■ **Task prompt**: Copy each line below without leaving any out.

■ **Raw data**:
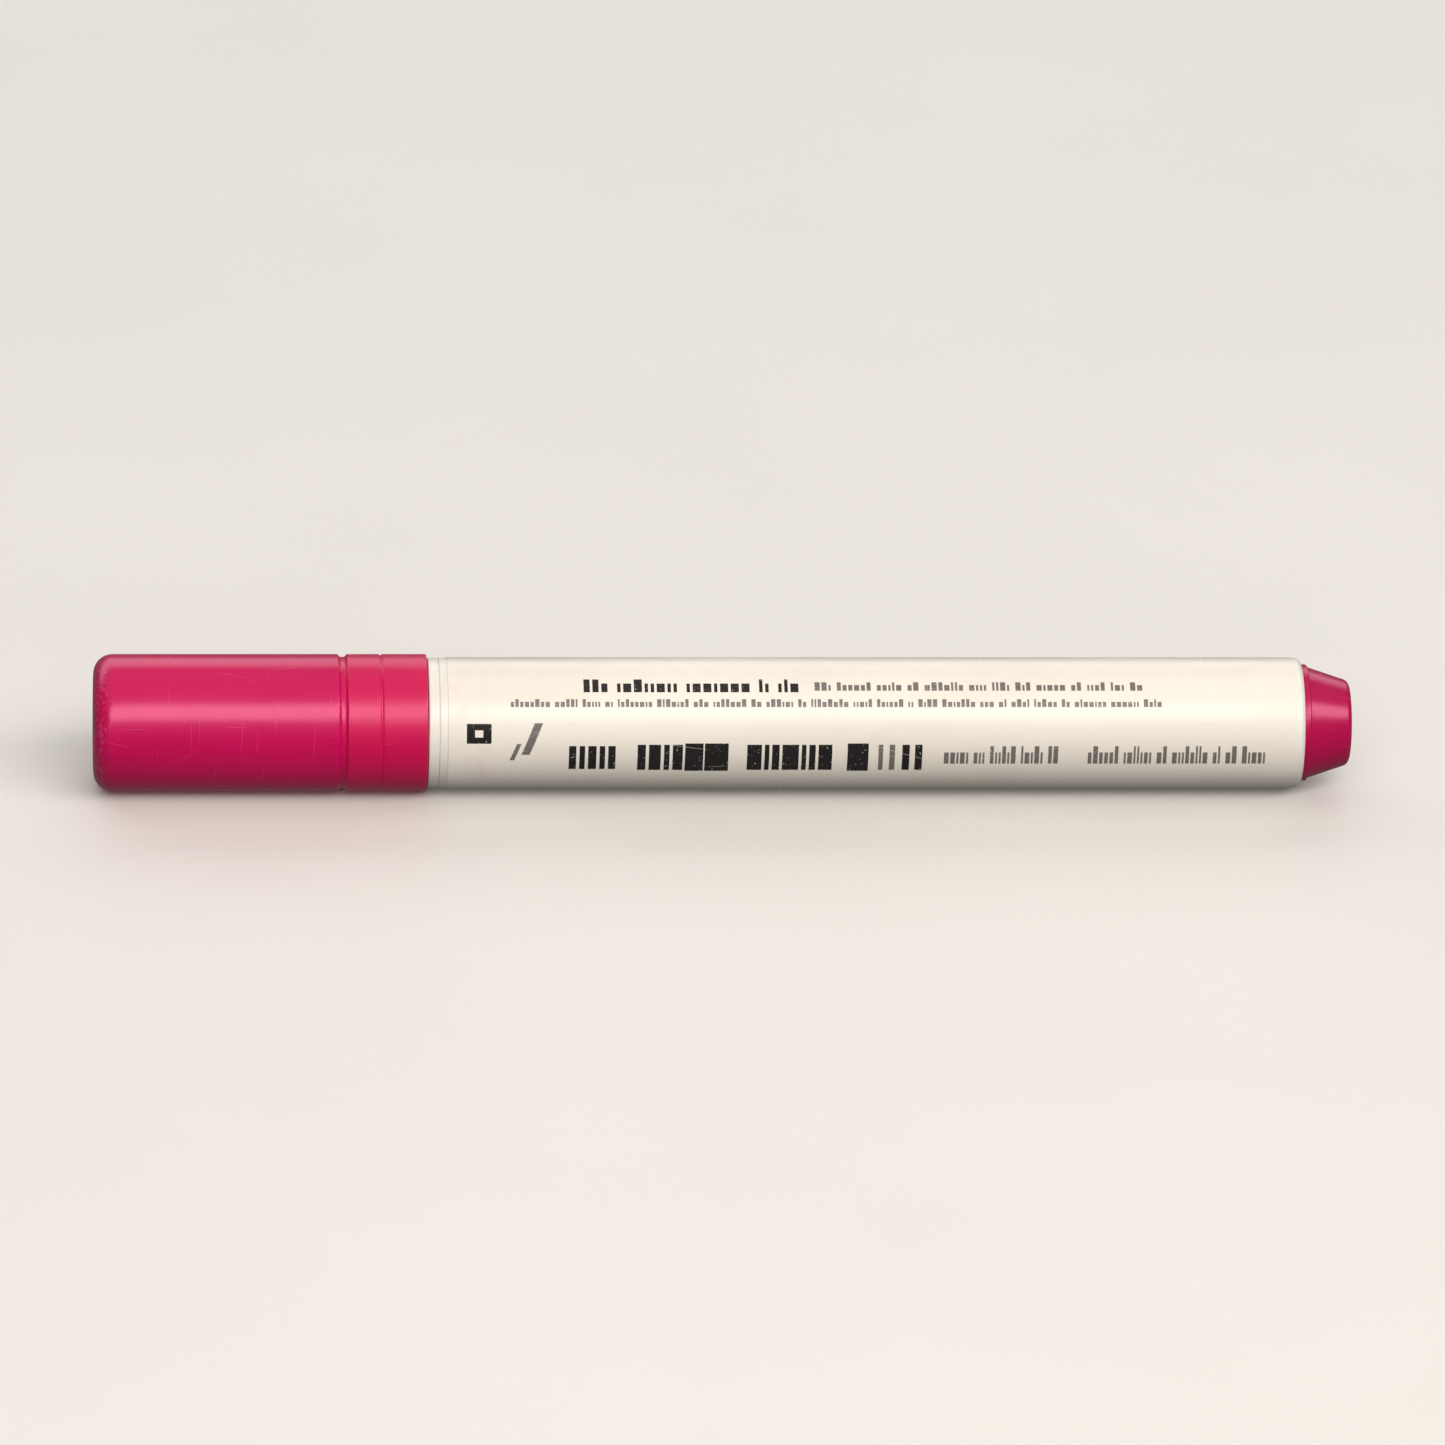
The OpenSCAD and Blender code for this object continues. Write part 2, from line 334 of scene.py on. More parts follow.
slot_section = [
    (-CUTTER_PAST, slot_r), (-CUTTER_PAST, slot_r + SLOT_W),
    (CAP_END + CUTTER_PAST, slot_r + SLOT_W), (CAP_END + CUTTER_PAST, slot_r),
]
slots = []
for i in range(SLOTS):
    step = 360 / SLOTS * i
    slots.append(swept_bar(f"slot_{i}", slot_section, SLOT_FROM + step, SLOT_TO + step, SLOT_STEPS))
cut(cap, slots, SLOT_SOFT)
print("cap with slots:", len(cap.data.polygons), "faces")

# %% [markdown]
# ## The liner
#
# Inside the cap sits a soft cup of waxy plastic. It seals on the nose and keeps the nib from drying out. Its
# flange holds it in the cap, and notches in the flange let air past. It shows only when the cap is off, when
# somebody looks into the mouth, but then it is the first thing they see, so it is made as carefully.

# %% Turn the liner
LINER_WALL, LINER_END = 0.9, 0.9
LINER_CHAMFER, LINER_MOUTH = 0.4, 0.25
NOTCHES, NOTCH_W = 6, 1.6
liner_r = cap_in_r - CAP_RIB_H - 2 * SLIDE_GAP
liner_in_r = liner_r - LINER_WALL
flange_u = liner_end - LINER_FLANGE

liner_outline = [
    (liner_start, 0), (liner_start, liner_r - LINER_CHAMFER), (liner_start + LINER_CHAMFER, liner_r),
    (flange_u, liner_r), (flange_u, liner_flange_r), (liner_end, liner_flange_r),
    (liner_end, liner_in_r + LINER_MOUTH), (liner_end - LINER_MOUTH, liner_in_r),
    (liner_start + LINER_END, liner_in_r), (liner_start + LINER_END, 0),
]


def liner_notches(u, r, angle):
    """Sinks the notches into the flange's rim."""
    if r > liner_r + CLOSE:
        r -= (r - liner_r) * rib(angle, NOTCHES, NOTCH_W, liner_flange_r)
    return u, r


liner = turned("liner", spaced(softened(liner_outline, 0.12)), liner_notches)
print("liner:", len(liner.data.polygons), "faces")

# %% [markdown]
# ## The nib
#
# A bullet nib is a rod of bonded fibres, ground round at its tip. The fibres run lengthwise and give the rod
# a fine, uneven grain. We make that grain real: each column is pushed in by a small random depth that drifts
# slowly along the rod. Writing wears the tip a little flat on one side, so the tip is pressed in there.

# %% Turn the nib
import random

from mathutils import Matrix, Vector, noise

NIB_ROUND, NIB_ROUND_STEPS = 4.0, 24
NIB_TAIL = 1.2
GRAIN_DEEP = 0.035
WORN_SIDE = math.radians(70)
WORN_BACK, WORN_IN = 0.5, 0.25

grain_dice = random.Random(7)
nib_grain = [grain_dice.random() for _ in range(COLUMNS)]

nib_outline = []
for i in range(NIB_ROUND_STEPS + 1):
    t = math.pi / 2 * i / NIB_ROUND_STEPS
    nib_outline.append((nib_start + NIB_ROUND * (1 - math.cos(t)), nib_r * math.sin(t)))
nib_outline += [(nib_end - NIB_TAIL, nib_r), (nib_end, nib_r / 2), (nib_end, 0)]


def nib_fibres(u, r, angle):
    """Sinks the fibres' grain and the worn side of the tip into the nib."""
    column = round(angle / (2 * math.pi) * COLUMNS) % COLUMNS
    drift = noise.noise(Vector((u * 0.35, nib_grain[column] * 40, 0)))
    deep = GRAIN_DEEP * min(1, r / nib_r) * (0.5 + 0.5 * nib_grain[column] + 0.4 * drift)
    near_tip = max(0, 1 - (u - nib_start) / NIB_ROUND)
    worn = max(0, math.cos(angle - WORN_SIDE)) * r / nib_r
    return u + WORN_BACK * near_tip ** 2 * worn, r - max(0, deep) - WORN_IN * near_tip * worn


nib = turned("felt_nib", spaced(nib_outline, 0.8), nib_fibres)
print("nib:", len(nib.data.polygons), "faces")

# %% [markdown]
# ## The nose section
#
# This white moulding joins everything at the front. From the tip back it has a cone round the nib, the smooth
# land that the liner seals on, a second cone, the collar that the cap grips, the flange that the cap stops
# at, and a spigot inside the barrel. Air grooves in its bore let air into the barrel as ink leaves it.

# %% Turn the nose section
TIP_WALL = 0.9
COLLAR_L, LAND_L = 8.6, 6.0
TAPER_SHARE = 2 / 3
SPIGOT_WALL = 1.3
SEAT_GAP = 0.1
AIR_GROOVES, AIR_GROOVE_W, AIR_GROOVE_DEEP = 3, 0.9, 0.45
BARREL_WALL = 1.0
bore_r = barrel_r - BARREL_WALL
tip_r = nib_r + TIP_WALL
land_r = liner_in_r - SLIDE_GAP
collar_r = cap_in_r - SLIDE_GAP
flange_start = cap_end + SEAT_GAP
collar_start = flange_start - COLLAR_L
land_start = nose_start + (collar_start - nose_start - LAND_L) * TAPER_SHARE
land_end = land_start + LAND_L
hollow_start = collar_start + LEAD_IN
spigot_in_r = bore_r - SPIGOT_WALL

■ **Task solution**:
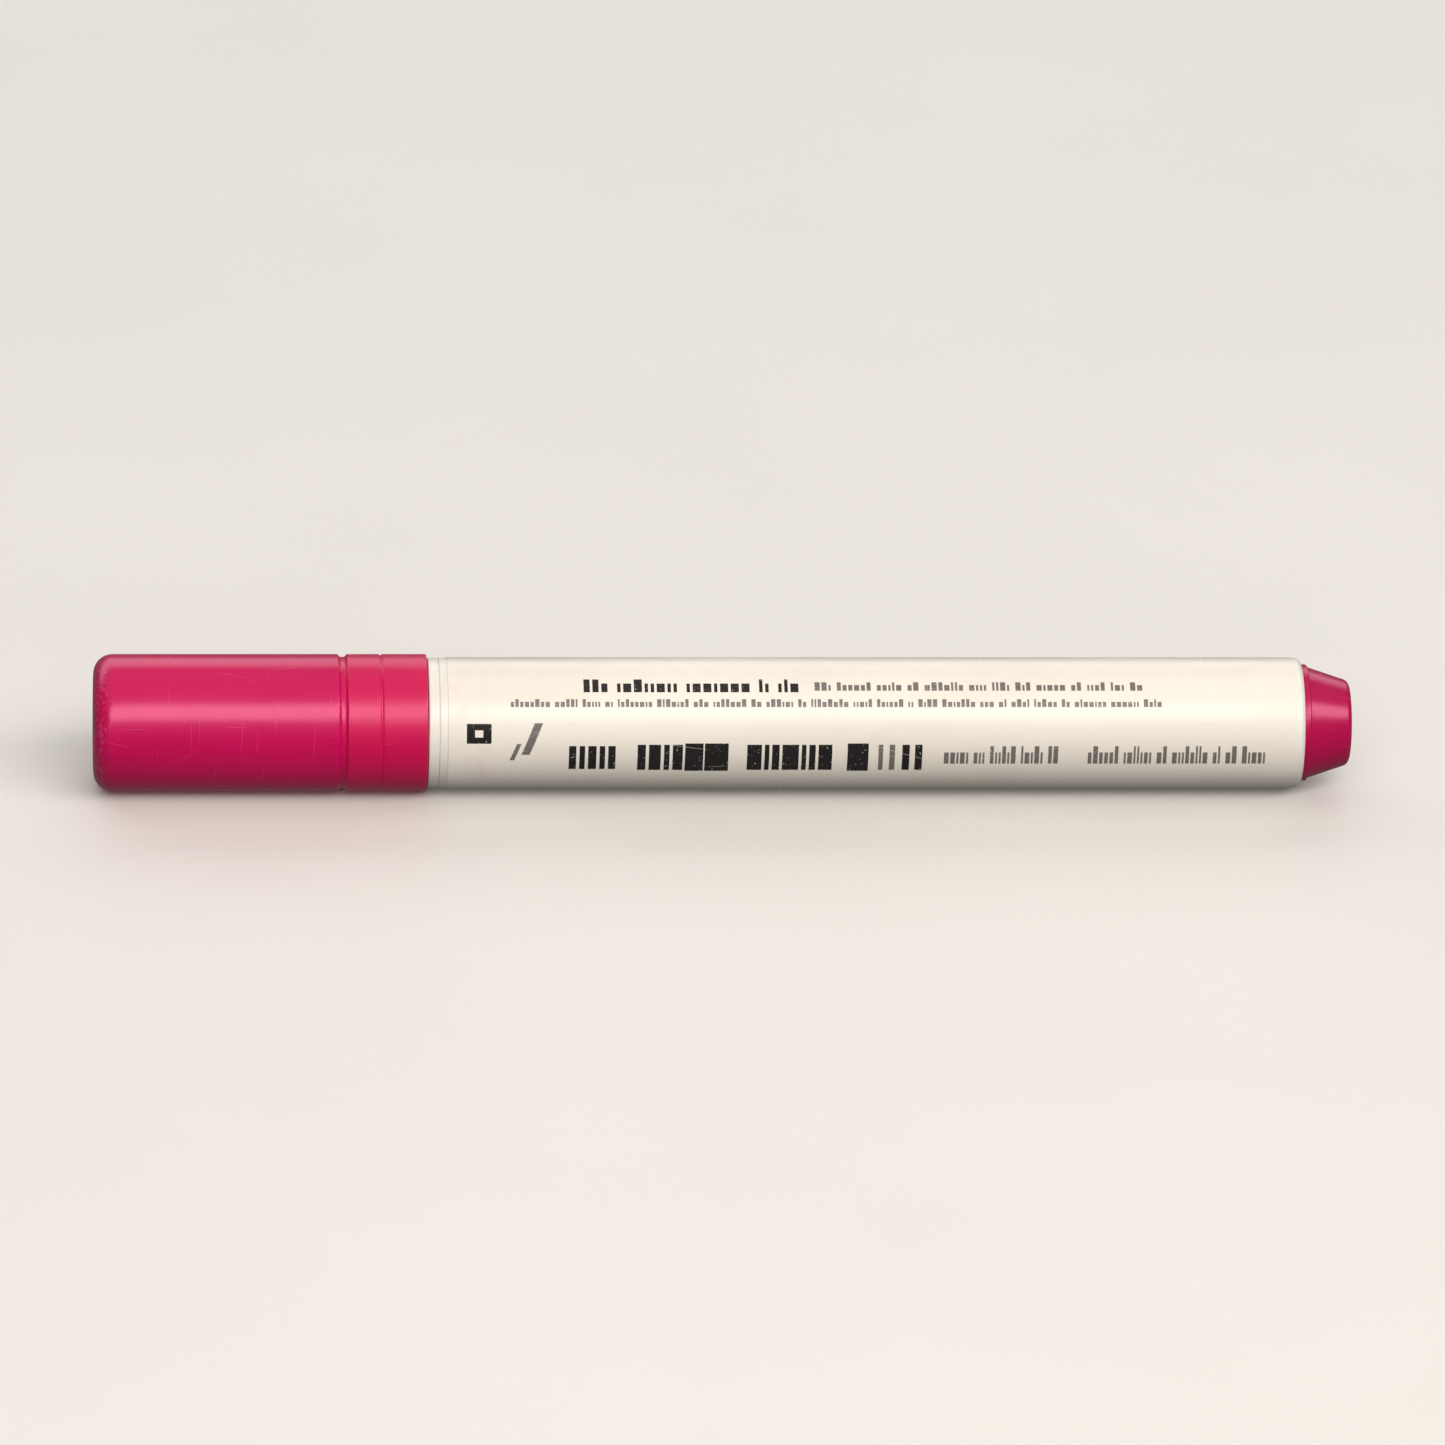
The OpenSCAD and Blender code for this object continues. Write part 2, from line 334 of scene.py on. More parts follow.
slot_section = [
    (-CUTTER_PAST, slot_r), (-CUTTER_PAST, slot_r + SLOT_W),
    (CAP_END + CUTTER_PAST, slot_r + SLOT_W), (CAP_END + CUTTER_PAST, slot_r),
]
slots = []
for i in range(SLOTS):
    step = 360 / SLOTS * i
    slots.append(swept_bar(f"slot_{i}", slot_section, SLOT_FROM + step, SLOT_TO + step, SLOT_STEPS))
cut(cap, slots, SLOT_SOFT)
print("cap with slots:", len(cap.data.polygons), "faces")

# %% [markdown]
# ## The liner
#
# Inside the cap sits a soft cup of waxy plastic. It seals on the nose and keeps the nib from drying out. Its
# flange holds it in the cap, and notches in the flange let air past. It shows only when the cap is off, when
# somebody looks into the mouth, but then it is the first thing they see, so it is made as carefully.

# %% Turn the liner
LINER_WALL, LINER_END = 0.9, 0.9
LINER_CHAMFER, LINER_MOUTH = 0.4, 0.25
NOTCHES, NOTCH_W = 6, 1.6
liner_r = cap_in_r - CAP_RIB_H - 2 * SLIDE_GAP
liner_in_r = liner_r - LINER_WALL
flange_u = liner_end - LINER_FLANGE

liner_outline = [
    (liner_start, 0), (liner_start, liner_r - LINER_CHAMFER), (liner_start + LINER_CHAMFER, liner_r),
    (flange_u, liner_r), (flange_u, liner_flange_r), (liner_end, liner_flange_r),
    (liner_end, liner_in_r + LINER_MOUTH), (liner_end - LINER_MOUTH, liner_in_r),
    (liner_start + LINER_END, liner_in_r), (liner_start + LINER_END, 0),
]


def liner_notches(u, r, angle):
    """Sinks the notches into the flange's rim."""
    if r > liner_r + CLOSE:
        r -= (r - liner_r) * rib(angle, NOTCHES, NOTCH_W, liner_flange_r)
    return u, r


liner = turned("liner", spaced(softened(liner_outline, 0.12)), liner_notches)
print("liner:", len(liner.data.polygons), "faces")

# %% [markdown]
# ## The nib
#
# A bullet nib is a rod of bonded fibres, ground round at its tip. The fibres run lengthwise and give the rod
# a fine, uneven grain. We make that grain real: each column is pushed in by a small random depth that drifts
# slowly along the rod. Writing wears the tip a little flat on one side, so the tip is pressed in there.

# %% Turn the nib
import random

from mathutils import Matrix, Vector, noise

NIB_ROUND, NIB_ROUND_STEPS = 4.0, 24
NIB_TAIL = 1.2
GRAIN_DEEP = 0.035
WORN_SIDE = math.radians(70)
WORN_BACK, WORN_IN = 0.5, 0.25

grain_dice = random.Random(7)
nib_grain = [grain_dice.random() for _ in range(COLUMNS)]

nib_outline = []
for i in range(NIB_ROUND_STEPS + 1):
    t = math.pi / 2 * i / NIB_ROUND_STEPS
    nib_outline.append((nib_start + NIB_ROUND * (1 - math.cos(t)), nib_r * math.sin(t)))
nib_outline += [(nib_end - NIB_TAIL, nib_r), (nib_end, nib_r / 2), (nib_end, 0)]


def nib_fibres(u, r, angle):
    """Sinks the fibres' grain and the worn side of the tip into the nib."""
    column = round(angle / (2 * math.pi) * COLUMNS) % COLUMNS
    drift = noise.noise(Vector((u * 0.35, nib_grain[column] * 40, 0)))
    deep = GRAIN_DEEP * min(1, r / nib_r) * (0.5 + 0.5 * nib_grain[column] + 0.4 * drift)
    near_tip = max(0, 1 - (u - nib_start) / NIB_ROUND)
    worn = max(0, math.cos(angle - WORN_SIDE)) * r / nib_r
    return u + WORN_BACK * near_tip ** 2 * worn, r - max(0, deep) - WORN_IN * near_tip * worn


nib = turned("felt_nib", spaced(nib_outline, 0.8), nib_fibres)
print("nib:", len(nib.data.polygons), "faces")

# %% [markdown]
# ## The nose section
#
# This white moulding joins everything at the front. From the tip back it has a cone round the nib, the smooth
# land that the liner seals on, a second cone, the collar that the cap grips, the flange that the cap stops
# at, and a spigot inside the barrel. Air grooves in its bore let air into the barrel as ink leaves it.

# %% Turn the nose section
TIP_WALL = 0.9
COLLAR_L, LAND_L = 8.6, 6.0
TAPER_SHARE = 2 / 3
SPIGOT_WALL = 1.3
SEAT_GAP = 0.1
AIR_GROOVES, AIR_GROOVE_W, AIR_GROOVE_DEEP = 3, 0.9, 0.45
BARREL_WALL = 1.0
bore_r = barrel_r - BARREL_WALL
tip_r = nib_r + TIP_WALL
land_r = liner_in_r - SLIDE_GAP
collar_r = cap_in_r - SLIDE_GAP
flange_start = cap_end + SEAT_GAP
collar_start = flange_start - COLLAR_L
land_start = nose_start + (collar_start - nose_start - LAND_L) * TAPER_SHARE
land_end = land_start + LAND_L
hollow_start = collar_start + LEAD_IN
spigot_in_r = bore_r - SPIGOT_WALL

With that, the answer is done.